*Data segment*.
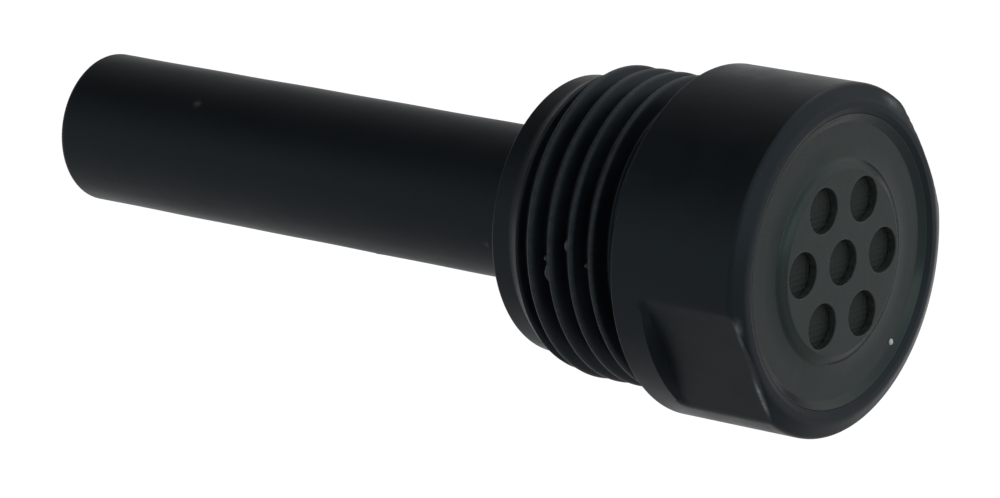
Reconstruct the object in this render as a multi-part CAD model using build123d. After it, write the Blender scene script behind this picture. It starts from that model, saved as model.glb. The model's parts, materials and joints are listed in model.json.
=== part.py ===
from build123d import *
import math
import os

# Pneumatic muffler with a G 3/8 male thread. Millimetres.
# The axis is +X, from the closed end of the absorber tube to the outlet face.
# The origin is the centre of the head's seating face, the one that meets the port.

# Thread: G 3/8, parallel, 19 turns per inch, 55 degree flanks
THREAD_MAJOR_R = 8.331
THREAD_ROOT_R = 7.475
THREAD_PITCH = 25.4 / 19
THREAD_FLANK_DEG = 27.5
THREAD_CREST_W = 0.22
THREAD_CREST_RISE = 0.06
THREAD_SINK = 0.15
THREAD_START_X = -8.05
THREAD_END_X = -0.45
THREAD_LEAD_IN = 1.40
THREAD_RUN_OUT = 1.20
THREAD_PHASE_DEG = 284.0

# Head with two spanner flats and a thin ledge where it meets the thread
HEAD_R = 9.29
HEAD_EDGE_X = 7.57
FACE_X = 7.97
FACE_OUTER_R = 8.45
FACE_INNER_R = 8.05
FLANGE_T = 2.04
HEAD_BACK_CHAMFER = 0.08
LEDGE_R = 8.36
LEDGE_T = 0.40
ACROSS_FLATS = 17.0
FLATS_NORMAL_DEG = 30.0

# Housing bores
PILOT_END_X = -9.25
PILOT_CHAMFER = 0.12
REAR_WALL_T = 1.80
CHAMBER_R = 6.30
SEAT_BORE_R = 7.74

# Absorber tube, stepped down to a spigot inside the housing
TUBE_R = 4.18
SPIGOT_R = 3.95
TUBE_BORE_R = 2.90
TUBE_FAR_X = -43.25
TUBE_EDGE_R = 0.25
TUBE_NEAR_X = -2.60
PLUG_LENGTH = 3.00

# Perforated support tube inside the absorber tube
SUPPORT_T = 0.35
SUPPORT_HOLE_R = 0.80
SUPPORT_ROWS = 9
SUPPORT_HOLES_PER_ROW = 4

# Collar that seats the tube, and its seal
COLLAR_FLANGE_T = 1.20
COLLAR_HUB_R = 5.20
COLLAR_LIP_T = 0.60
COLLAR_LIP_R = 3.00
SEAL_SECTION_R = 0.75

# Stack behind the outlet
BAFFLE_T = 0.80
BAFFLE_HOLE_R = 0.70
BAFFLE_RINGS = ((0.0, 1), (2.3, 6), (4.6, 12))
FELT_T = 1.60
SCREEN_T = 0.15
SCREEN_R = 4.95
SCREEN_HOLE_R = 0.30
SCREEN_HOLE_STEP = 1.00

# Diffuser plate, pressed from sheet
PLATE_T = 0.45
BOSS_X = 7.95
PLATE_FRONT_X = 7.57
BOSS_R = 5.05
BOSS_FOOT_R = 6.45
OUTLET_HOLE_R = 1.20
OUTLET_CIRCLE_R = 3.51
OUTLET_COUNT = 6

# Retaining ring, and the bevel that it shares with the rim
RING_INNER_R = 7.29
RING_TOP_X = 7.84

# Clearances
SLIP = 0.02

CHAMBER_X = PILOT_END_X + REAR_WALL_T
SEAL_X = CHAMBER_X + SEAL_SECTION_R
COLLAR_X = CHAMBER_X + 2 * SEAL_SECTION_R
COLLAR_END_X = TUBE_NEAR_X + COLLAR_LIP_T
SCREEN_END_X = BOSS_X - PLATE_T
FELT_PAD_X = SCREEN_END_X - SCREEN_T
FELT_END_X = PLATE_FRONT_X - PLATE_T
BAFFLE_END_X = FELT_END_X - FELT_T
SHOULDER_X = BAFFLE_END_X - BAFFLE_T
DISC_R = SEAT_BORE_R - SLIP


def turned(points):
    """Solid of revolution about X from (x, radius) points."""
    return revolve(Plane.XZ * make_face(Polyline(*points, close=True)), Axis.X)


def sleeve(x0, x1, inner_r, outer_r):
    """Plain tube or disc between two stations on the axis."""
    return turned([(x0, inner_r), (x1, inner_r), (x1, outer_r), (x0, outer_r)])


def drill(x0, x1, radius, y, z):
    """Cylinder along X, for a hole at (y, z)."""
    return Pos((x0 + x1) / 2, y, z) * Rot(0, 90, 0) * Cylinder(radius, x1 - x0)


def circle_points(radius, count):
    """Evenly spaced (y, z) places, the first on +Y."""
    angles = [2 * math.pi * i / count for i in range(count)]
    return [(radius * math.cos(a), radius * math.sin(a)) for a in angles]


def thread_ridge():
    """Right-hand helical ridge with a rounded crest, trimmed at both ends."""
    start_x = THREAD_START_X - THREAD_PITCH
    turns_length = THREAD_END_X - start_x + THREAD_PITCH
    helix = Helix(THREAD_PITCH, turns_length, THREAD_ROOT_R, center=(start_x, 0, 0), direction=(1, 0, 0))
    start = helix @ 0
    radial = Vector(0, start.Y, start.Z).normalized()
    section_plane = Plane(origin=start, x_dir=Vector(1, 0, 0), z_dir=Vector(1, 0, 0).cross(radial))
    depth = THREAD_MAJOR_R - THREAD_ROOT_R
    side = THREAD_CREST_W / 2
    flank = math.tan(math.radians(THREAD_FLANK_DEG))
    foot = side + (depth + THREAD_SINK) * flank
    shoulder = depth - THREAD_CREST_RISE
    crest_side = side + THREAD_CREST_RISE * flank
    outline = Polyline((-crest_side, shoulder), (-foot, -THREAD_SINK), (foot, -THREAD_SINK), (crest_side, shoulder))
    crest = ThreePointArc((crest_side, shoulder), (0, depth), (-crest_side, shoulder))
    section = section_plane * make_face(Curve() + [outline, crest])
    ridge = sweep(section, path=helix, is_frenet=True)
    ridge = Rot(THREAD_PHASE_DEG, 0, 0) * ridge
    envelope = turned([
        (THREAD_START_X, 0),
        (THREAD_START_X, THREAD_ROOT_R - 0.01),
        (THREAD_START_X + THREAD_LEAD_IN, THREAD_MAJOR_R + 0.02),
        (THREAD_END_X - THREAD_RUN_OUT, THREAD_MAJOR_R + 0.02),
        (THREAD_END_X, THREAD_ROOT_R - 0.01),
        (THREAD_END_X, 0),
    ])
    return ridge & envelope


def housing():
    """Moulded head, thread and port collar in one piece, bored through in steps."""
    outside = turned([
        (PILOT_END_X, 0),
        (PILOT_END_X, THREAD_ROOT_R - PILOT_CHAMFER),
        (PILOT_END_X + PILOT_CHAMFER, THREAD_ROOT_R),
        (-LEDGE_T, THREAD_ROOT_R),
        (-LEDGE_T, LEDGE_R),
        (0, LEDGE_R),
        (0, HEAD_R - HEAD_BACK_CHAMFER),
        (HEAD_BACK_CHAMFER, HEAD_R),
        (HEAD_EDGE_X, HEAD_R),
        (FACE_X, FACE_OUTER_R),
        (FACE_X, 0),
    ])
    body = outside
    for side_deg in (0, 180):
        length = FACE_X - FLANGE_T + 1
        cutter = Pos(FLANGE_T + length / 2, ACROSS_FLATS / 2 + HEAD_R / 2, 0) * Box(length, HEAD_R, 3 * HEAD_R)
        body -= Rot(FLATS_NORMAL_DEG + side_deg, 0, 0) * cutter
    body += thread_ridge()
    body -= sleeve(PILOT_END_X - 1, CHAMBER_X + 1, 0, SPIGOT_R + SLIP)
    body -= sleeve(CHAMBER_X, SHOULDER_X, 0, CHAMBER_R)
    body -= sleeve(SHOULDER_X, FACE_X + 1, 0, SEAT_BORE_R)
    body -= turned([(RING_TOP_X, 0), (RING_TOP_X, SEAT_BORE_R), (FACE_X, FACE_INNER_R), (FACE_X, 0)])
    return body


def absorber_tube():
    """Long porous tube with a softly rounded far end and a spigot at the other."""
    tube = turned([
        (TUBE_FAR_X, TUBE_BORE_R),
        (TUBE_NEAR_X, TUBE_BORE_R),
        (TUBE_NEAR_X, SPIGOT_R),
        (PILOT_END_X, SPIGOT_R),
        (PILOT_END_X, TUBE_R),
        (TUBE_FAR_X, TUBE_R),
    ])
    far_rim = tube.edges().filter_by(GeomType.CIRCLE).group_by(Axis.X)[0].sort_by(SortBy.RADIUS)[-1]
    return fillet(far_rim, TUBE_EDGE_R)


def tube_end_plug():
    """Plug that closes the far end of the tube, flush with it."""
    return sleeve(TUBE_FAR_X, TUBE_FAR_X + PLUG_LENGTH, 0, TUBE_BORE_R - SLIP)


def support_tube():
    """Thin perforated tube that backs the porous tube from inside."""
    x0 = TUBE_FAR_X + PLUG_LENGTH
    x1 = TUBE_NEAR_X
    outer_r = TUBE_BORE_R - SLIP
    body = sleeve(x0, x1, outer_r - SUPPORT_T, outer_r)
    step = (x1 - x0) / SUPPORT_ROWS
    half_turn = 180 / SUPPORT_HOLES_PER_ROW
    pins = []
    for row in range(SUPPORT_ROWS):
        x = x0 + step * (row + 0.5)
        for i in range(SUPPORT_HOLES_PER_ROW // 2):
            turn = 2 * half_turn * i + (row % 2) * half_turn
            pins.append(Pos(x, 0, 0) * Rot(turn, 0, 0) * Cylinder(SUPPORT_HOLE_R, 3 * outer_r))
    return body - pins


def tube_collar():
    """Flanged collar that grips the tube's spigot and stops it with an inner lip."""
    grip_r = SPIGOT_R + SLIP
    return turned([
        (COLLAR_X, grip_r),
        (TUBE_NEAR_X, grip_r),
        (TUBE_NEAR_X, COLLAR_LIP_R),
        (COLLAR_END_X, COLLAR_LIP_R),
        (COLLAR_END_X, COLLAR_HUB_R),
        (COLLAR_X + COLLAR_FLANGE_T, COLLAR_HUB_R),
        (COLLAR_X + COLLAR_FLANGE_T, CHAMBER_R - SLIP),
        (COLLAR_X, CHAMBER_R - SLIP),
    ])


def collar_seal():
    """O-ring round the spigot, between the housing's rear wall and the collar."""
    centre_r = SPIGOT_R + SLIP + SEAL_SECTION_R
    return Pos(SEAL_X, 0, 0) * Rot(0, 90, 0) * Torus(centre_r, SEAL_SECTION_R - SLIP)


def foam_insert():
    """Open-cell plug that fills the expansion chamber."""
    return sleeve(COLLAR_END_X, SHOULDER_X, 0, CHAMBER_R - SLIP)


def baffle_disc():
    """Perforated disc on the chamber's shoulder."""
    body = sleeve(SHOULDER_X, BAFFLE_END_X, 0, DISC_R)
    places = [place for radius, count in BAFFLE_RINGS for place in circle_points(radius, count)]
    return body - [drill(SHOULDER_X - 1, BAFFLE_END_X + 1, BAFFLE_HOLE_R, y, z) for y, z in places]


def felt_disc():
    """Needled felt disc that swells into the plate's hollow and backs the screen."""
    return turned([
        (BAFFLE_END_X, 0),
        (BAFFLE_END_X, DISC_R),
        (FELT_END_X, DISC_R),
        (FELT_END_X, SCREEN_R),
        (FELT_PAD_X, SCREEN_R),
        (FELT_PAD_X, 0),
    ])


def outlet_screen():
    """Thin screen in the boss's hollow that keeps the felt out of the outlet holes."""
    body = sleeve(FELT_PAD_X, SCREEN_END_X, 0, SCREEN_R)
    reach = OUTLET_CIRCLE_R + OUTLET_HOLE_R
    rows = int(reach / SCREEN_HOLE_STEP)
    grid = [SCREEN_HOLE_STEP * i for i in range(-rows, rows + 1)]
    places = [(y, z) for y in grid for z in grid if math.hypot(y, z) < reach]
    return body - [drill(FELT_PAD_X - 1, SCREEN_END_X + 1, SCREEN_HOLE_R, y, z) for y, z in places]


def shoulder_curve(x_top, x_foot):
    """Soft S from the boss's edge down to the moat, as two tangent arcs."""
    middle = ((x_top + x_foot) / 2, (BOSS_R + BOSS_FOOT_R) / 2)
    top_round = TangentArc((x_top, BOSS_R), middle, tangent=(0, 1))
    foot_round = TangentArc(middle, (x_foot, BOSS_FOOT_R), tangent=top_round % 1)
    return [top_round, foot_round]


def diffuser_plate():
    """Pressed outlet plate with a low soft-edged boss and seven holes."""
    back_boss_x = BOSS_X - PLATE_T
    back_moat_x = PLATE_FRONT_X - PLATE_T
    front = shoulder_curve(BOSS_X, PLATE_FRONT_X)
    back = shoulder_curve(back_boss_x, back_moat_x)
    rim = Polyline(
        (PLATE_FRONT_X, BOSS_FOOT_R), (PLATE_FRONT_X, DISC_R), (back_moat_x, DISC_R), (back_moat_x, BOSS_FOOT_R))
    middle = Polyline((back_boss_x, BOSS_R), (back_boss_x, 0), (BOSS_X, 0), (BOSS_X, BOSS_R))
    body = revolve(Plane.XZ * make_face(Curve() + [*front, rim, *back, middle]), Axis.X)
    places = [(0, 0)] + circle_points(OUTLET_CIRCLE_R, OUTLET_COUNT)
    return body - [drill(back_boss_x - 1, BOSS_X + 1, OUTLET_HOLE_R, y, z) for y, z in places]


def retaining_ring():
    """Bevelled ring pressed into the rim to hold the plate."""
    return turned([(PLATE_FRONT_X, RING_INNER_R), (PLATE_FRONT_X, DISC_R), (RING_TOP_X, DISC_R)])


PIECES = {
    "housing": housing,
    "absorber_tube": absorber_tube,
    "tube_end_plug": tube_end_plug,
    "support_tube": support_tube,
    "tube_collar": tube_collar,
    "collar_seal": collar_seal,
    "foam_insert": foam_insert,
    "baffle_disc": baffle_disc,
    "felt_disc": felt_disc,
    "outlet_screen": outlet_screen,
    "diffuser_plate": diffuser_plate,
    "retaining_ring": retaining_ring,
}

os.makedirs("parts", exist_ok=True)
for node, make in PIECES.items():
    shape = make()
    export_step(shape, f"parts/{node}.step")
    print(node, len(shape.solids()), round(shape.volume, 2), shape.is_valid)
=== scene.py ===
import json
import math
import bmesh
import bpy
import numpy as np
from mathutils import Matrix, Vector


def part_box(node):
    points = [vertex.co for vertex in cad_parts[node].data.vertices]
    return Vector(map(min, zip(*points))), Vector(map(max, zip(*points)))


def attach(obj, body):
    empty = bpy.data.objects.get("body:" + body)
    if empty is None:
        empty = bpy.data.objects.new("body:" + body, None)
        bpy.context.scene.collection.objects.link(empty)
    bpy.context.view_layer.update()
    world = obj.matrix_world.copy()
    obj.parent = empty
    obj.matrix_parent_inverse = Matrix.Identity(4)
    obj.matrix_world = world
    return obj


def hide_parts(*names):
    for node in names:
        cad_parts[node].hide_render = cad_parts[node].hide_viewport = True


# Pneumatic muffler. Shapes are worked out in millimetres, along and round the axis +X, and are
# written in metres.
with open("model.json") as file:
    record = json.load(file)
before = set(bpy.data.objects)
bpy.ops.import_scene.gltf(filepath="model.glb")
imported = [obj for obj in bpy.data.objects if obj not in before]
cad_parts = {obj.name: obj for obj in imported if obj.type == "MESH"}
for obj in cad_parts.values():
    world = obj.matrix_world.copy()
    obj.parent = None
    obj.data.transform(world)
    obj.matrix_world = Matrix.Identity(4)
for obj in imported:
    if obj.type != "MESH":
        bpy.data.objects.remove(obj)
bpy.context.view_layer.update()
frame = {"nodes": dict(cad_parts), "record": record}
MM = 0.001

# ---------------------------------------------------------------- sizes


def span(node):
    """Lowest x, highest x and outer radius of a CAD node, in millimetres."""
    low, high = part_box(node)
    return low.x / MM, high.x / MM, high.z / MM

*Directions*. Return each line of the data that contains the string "empty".

*The output*.
    empty = bpy.data.objects.get("body:" + body)
    if empty is None:
        empty = bpy.data.objects.new("body:" + body, None)
        bpy.context.scene.collection.objects.link(empty)
    obj.parent = empty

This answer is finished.